**What you will do**
Repeat the listing below in full, exactly as it stands.

**Data block**
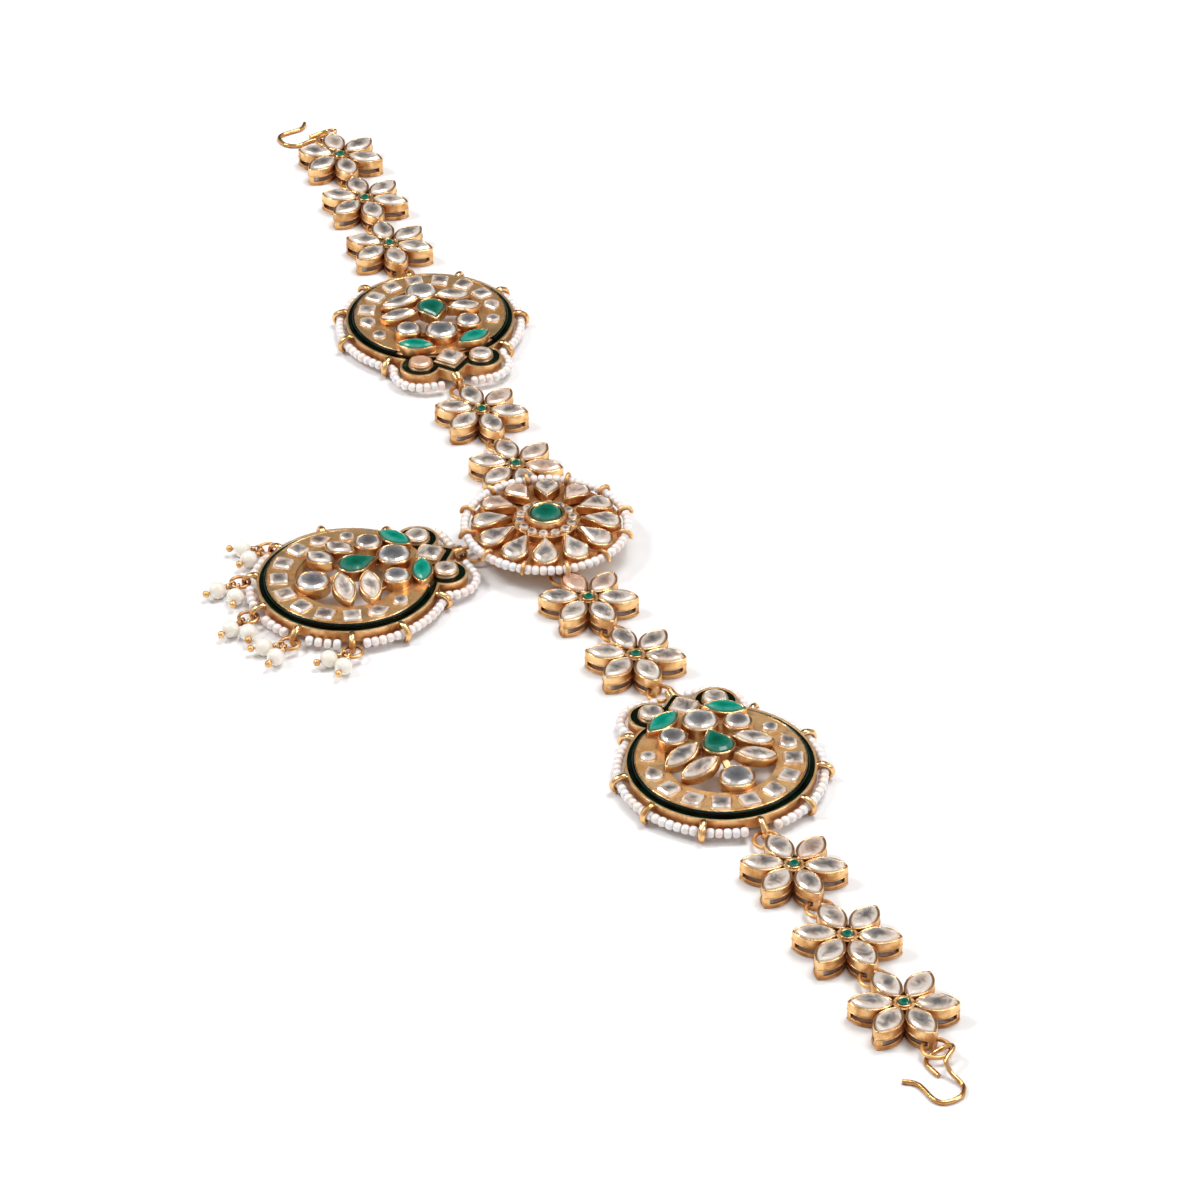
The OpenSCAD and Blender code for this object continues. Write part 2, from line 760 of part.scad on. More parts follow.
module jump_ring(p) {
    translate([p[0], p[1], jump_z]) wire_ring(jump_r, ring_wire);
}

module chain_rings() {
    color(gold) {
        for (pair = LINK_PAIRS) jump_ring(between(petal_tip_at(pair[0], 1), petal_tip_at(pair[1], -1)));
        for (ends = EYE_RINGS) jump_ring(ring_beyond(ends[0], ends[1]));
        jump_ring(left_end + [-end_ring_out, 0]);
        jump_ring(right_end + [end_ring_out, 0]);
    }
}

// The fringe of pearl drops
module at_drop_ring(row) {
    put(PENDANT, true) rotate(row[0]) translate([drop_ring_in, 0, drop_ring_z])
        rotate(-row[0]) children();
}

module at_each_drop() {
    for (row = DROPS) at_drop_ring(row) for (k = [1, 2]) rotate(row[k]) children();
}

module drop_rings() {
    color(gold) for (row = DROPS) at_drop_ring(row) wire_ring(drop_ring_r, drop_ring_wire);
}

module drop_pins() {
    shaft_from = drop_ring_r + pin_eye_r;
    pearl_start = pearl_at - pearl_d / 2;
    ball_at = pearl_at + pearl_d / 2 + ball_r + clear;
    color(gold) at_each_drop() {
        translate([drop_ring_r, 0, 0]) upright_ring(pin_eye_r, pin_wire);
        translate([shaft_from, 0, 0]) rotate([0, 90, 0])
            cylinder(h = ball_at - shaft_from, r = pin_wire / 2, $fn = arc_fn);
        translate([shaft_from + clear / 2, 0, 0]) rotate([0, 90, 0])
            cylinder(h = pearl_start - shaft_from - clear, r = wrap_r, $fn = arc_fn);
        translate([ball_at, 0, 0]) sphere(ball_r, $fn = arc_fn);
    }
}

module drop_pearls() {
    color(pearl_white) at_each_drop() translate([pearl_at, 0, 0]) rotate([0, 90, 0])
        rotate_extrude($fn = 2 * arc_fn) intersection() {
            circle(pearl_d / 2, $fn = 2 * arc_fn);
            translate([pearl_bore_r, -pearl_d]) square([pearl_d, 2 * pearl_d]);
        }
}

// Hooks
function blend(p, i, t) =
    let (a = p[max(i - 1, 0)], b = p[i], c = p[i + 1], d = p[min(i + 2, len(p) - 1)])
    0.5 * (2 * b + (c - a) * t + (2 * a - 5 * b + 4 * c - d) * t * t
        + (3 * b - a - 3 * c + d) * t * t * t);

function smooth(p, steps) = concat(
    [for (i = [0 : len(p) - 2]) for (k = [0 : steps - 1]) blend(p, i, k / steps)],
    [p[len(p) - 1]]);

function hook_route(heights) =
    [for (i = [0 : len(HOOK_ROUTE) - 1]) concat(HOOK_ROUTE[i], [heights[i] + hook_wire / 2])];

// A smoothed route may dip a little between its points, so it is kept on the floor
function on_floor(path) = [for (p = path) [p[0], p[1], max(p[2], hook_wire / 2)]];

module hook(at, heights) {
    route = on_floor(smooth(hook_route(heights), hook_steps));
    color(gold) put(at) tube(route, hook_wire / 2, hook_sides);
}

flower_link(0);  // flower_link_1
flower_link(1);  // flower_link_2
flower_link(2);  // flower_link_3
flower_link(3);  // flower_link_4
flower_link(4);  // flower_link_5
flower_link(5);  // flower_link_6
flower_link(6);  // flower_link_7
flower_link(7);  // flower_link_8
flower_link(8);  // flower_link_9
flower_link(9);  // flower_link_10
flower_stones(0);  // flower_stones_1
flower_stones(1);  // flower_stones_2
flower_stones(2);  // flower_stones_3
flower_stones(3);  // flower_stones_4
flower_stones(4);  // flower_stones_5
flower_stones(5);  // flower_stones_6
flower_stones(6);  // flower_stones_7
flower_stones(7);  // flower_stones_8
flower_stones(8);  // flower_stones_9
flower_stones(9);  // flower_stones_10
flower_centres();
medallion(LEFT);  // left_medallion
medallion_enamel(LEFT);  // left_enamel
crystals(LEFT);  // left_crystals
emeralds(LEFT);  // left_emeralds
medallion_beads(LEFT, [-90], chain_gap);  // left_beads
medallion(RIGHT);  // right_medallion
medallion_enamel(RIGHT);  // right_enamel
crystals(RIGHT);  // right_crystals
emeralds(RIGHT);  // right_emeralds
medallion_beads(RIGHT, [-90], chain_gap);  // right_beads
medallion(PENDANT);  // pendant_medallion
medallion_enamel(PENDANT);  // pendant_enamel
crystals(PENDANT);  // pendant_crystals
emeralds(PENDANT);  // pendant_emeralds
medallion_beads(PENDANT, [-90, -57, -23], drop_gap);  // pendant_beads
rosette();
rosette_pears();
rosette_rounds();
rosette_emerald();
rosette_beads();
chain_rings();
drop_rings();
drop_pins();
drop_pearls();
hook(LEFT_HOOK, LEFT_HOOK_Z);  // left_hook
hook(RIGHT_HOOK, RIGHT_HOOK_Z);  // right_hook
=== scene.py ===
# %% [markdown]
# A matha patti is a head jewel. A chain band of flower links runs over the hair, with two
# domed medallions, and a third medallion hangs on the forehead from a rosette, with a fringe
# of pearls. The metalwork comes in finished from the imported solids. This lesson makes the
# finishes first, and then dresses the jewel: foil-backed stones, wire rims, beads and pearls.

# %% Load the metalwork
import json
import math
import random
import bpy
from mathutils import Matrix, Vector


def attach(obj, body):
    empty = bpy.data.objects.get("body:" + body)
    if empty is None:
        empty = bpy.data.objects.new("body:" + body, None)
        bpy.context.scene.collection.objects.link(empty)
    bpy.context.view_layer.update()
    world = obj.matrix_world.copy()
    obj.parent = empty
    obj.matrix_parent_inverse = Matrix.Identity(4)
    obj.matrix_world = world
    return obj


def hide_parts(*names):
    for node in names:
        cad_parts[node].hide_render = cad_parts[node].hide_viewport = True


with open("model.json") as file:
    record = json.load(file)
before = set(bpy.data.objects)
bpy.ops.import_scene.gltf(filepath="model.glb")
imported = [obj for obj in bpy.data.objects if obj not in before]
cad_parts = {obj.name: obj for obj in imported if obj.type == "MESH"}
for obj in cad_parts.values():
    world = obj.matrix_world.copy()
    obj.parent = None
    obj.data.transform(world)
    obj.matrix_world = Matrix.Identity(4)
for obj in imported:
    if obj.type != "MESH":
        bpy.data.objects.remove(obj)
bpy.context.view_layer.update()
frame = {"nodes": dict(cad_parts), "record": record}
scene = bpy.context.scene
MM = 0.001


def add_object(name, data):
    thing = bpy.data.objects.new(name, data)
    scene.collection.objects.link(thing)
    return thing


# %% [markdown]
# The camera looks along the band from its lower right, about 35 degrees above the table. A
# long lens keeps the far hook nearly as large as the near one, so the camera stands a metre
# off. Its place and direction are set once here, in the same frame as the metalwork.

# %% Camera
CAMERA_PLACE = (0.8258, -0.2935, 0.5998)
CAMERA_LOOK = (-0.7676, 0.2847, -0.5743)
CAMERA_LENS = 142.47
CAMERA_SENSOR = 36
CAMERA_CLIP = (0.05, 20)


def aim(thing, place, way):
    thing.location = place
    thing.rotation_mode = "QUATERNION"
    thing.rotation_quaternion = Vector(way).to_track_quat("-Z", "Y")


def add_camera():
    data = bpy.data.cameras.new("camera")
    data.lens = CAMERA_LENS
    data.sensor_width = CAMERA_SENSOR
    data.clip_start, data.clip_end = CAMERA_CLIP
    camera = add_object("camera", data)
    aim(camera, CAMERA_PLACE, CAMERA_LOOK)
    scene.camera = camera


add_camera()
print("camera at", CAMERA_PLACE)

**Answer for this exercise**
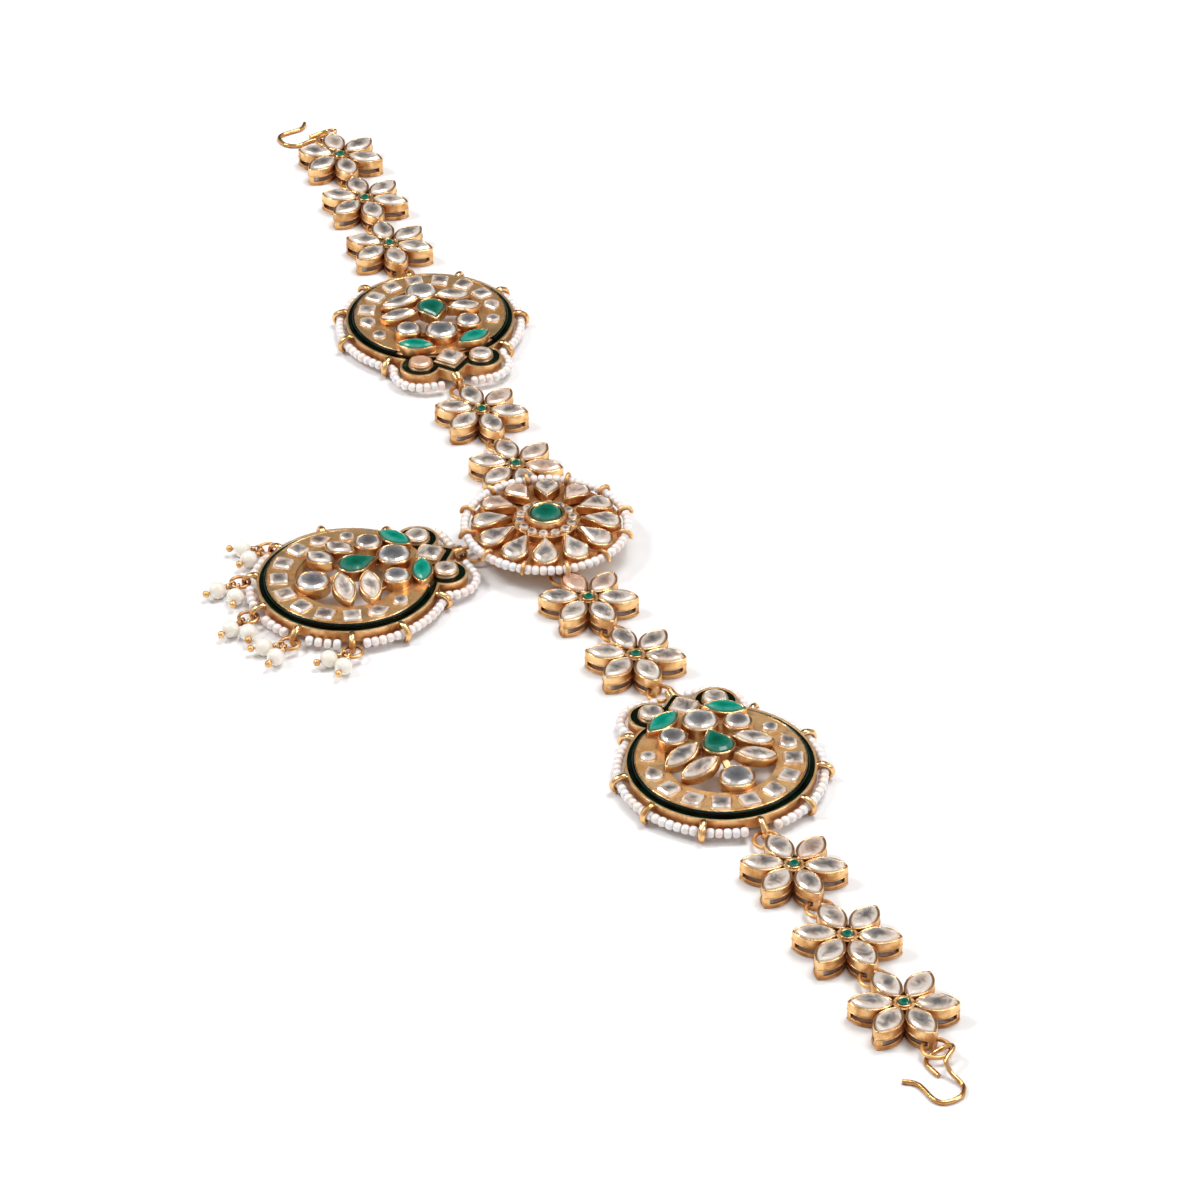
The OpenSCAD and Blender code for this object continues. Write part 2, from line 760 of part.scad on. More parts follow.
module jump_ring(p) {
    translate([p[0], p[1], jump_z]) wire_ring(jump_r, ring_wire);
}

module chain_rings() {
    color(gold) {
        for (pair = LINK_PAIRS) jump_ring(between(petal_tip_at(pair[0], 1), petal_tip_at(pair[1], -1)));
        for (ends = EYE_RINGS) jump_ring(ring_beyond(ends[0], ends[1]));
        jump_ring(left_end + [-end_ring_out, 0]);
        jump_ring(right_end + [end_ring_out, 0]);
    }
}

// The fringe of pearl drops
module at_drop_ring(row) {
    put(PENDANT, true) rotate(row[0]) translate([drop_ring_in, 0, drop_ring_z])
        rotate(-row[0]) children();
}

module at_each_drop() {
    for (row = DROPS) at_drop_ring(row) for (k = [1, 2]) rotate(row[k]) children();
}

module drop_rings() {
    color(gold) for (row = DROPS) at_drop_ring(row) wire_ring(drop_ring_r, drop_ring_wire);
}

module drop_pins() {
    shaft_from = drop_ring_r + pin_eye_r;
    pearl_start = pearl_at - pearl_d / 2;
    ball_at = pearl_at + pearl_d / 2 + ball_r + clear;
    color(gold) at_each_drop() {
        translate([drop_ring_r, 0, 0]) upright_ring(pin_eye_r, pin_wire);
        translate([shaft_from, 0, 0]) rotate([0, 90, 0])
            cylinder(h = ball_at - shaft_from, r = pin_wire / 2, $fn = arc_fn);
        translate([shaft_from + clear / 2, 0, 0]) rotate([0, 90, 0])
            cylinder(h = pearl_start - shaft_from - clear, r = wrap_r, $fn = arc_fn);
        translate([ball_at, 0, 0]) sphere(ball_r, $fn = arc_fn);
    }
}

module drop_pearls() {
    color(pearl_white) at_each_drop() translate([pearl_at, 0, 0]) rotate([0, 90, 0])
        rotate_extrude($fn = 2 * arc_fn) intersection() {
            circle(pearl_d / 2, $fn = 2 * arc_fn);
            translate([pearl_bore_r, -pearl_d]) square([pearl_d, 2 * pearl_d]);
        }
}

// Hooks
function blend(p, i, t) =
    let (a = p[max(i - 1, 0)], b = p[i], c = p[i + 1], d = p[min(i + 2, len(p) - 1)])
    0.5 * (2 * b + (c - a) * t + (2 * a - 5 * b + 4 * c - d) * t * t
        + (3 * b - a - 3 * c + d) * t * t * t);

function smooth(p, steps) = concat(
    [for (i = [0 : len(p) - 2]) for (k = [0 : steps - 1]) blend(p, i, k / steps)],
    [p[len(p) - 1]]);

function hook_route(heights) =
    [for (i = [0 : len(HOOK_ROUTE) - 1]) concat(HOOK_ROUTE[i], [heights[i] + hook_wire / 2])];

// A smoothed route may dip a little between its points, so it is kept on the floor
function on_floor(path) = [for (p = path) [p[0], p[1], max(p[2], hook_wire / 2)]];

module hook(at, heights) {
    route = on_floor(smooth(hook_route(heights), hook_steps));
    color(gold) put(at) tube(route, hook_wire / 2, hook_sides);
}

flower_link(0);  // flower_link_1
flower_link(1);  // flower_link_2
flower_link(2);  // flower_link_3
flower_link(3);  // flower_link_4
flower_link(4);  // flower_link_5
flower_link(5);  // flower_link_6
flower_link(6);  // flower_link_7
flower_link(7);  // flower_link_8
flower_link(8);  // flower_link_9
flower_link(9);  // flower_link_10
flower_stones(0);  // flower_stones_1
flower_stones(1);  // flower_stones_2
flower_stones(2);  // flower_stones_3
flower_stones(3);  // flower_stones_4
flower_stones(4);  // flower_stones_5
flower_stones(5);  // flower_stones_6
flower_stones(6);  // flower_stones_7
flower_stones(7);  // flower_stones_8
flower_stones(8);  // flower_stones_9
flower_stones(9);  // flower_stones_10
flower_centres();
medallion(LEFT);  // left_medallion
medallion_enamel(LEFT);  // left_enamel
crystals(LEFT);  // left_crystals
emeralds(LEFT);  // left_emeralds
medallion_beads(LEFT, [-90], chain_gap);  // left_beads
medallion(RIGHT);  // right_medallion
medallion_enamel(RIGHT);  // right_enamel
crystals(RIGHT);  // right_crystals
emeralds(RIGHT);  // right_emeralds
medallion_beads(RIGHT, [-90], chain_gap);  // right_beads
medallion(PENDANT);  // pendant_medallion
medallion_enamel(PENDANT);  // pendant_enamel
crystals(PENDANT);  // pendant_crystals
emeralds(PENDANT);  // pendant_emeralds
medallion_beads(PENDANT, [-90, -57, -23], drop_gap);  // pendant_beads
rosette();
rosette_pears();
rosette_rounds();
rosette_emerald();
rosette_beads();
chain_rings();
drop_rings();
drop_pins();
drop_pearls();
hook(LEFT_HOOK, LEFT_HOOK_Z);  // left_hook
hook(RIGHT_HOOK, RIGHT_HOOK_Z);  // right_hook
=== scene.py ===
# %% [markdown]
# A matha patti is a head jewel. A chain band of flower links runs over the hair, with two
# domed medallions, and a third medallion hangs on the forehead from a rosette, with a fringe
# of pearls. The metalwork comes in finished from the imported solids. This lesson makes the
# finishes first, and then dresses the jewel: foil-backed stones, wire rims, beads and pearls.

# %% Load the metalwork
import json
import math
import random
import bpy
from mathutils import Matrix, Vector


def attach(obj, body):
    empty = bpy.data.objects.get("body:" + body)
    if empty is None:
        empty = bpy.data.objects.new("body:" + body, None)
        bpy.context.scene.collection.objects.link(empty)
    bpy.context.view_layer.update()
    world = obj.matrix_world.copy()
    obj.parent = empty
    obj.matrix_parent_inverse = Matrix.Identity(4)
    obj.matrix_world = world
    return obj


def hide_parts(*names):
    for node in names:
        cad_parts[node].hide_render = cad_parts[node].hide_viewport = True


with open("model.json") as file:
    record = json.load(file)
before = set(bpy.data.objects)
bpy.ops.import_scene.gltf(filepath="model.glb")
imported = [obj for obj in bpy.data.objects if obj not in before]
cad_parts = {obj.name: obj for obj in imported if obj.type == "MESH"}
for obj in cad_parts.values():
    world = obj.matrix_world.copy()
    obj.parent = None
    obj.data.transform(world)
    obj.matrix_world = Matrix.Identity(4)
for obj in imported:
    if obj.type != "MESH":
        bpy.data.objects.remove(obj)
bpy.context.view_layer.update()
frame = {"nodes": dict(cad_parts), "record": record}
scene = bpy.context.scene
MM = 0.001


def add_object(name, data):
    thing = bpy.data.objects.new(name, data)
    scene.collection.objects.link(thing)
    return thing


# %% [markdown]
# The camera looks along the band from its lower right, about 35 degrees above the table. A
# long lens keeps the far hook nearly as large as the near one, so the camera stands a metre
# off. Its place and direction are set once here, in the same frame as the metalwork.

# %% Camera
CAMERA_PLACE = (0.8258, -0.2935, 0.5998)
CAMERA_LOOK = (-0.7676, 0.2847, -0.5743)
CAMERA_LENS = 142.47
CAMERA_SENSOR = 36
CAMERA_CLIP = (0.05, 20)


def aim(thing, place, way):
    thing.location = place
    thing.rotation_mode = "QUATERNION"
    thing.rotation_quaternion = Vector(way).to_track_quat("-Z", "Y")


def add_camera():
    data = bpy.data.cameras.new("camera")
    data.lens = CAMERA_LENS
    data.sensor_width = CAMERA_SENSOR
    data.clip_start, data.clip_end = CAMERA_CLIP
    camera = add_object("camera", data)
    aim(camera, CAMERA_PLACE, CAMERA_LOOK)
    scene.camera = camera


add_camera()
print("camera at", CAMERA_PLACE)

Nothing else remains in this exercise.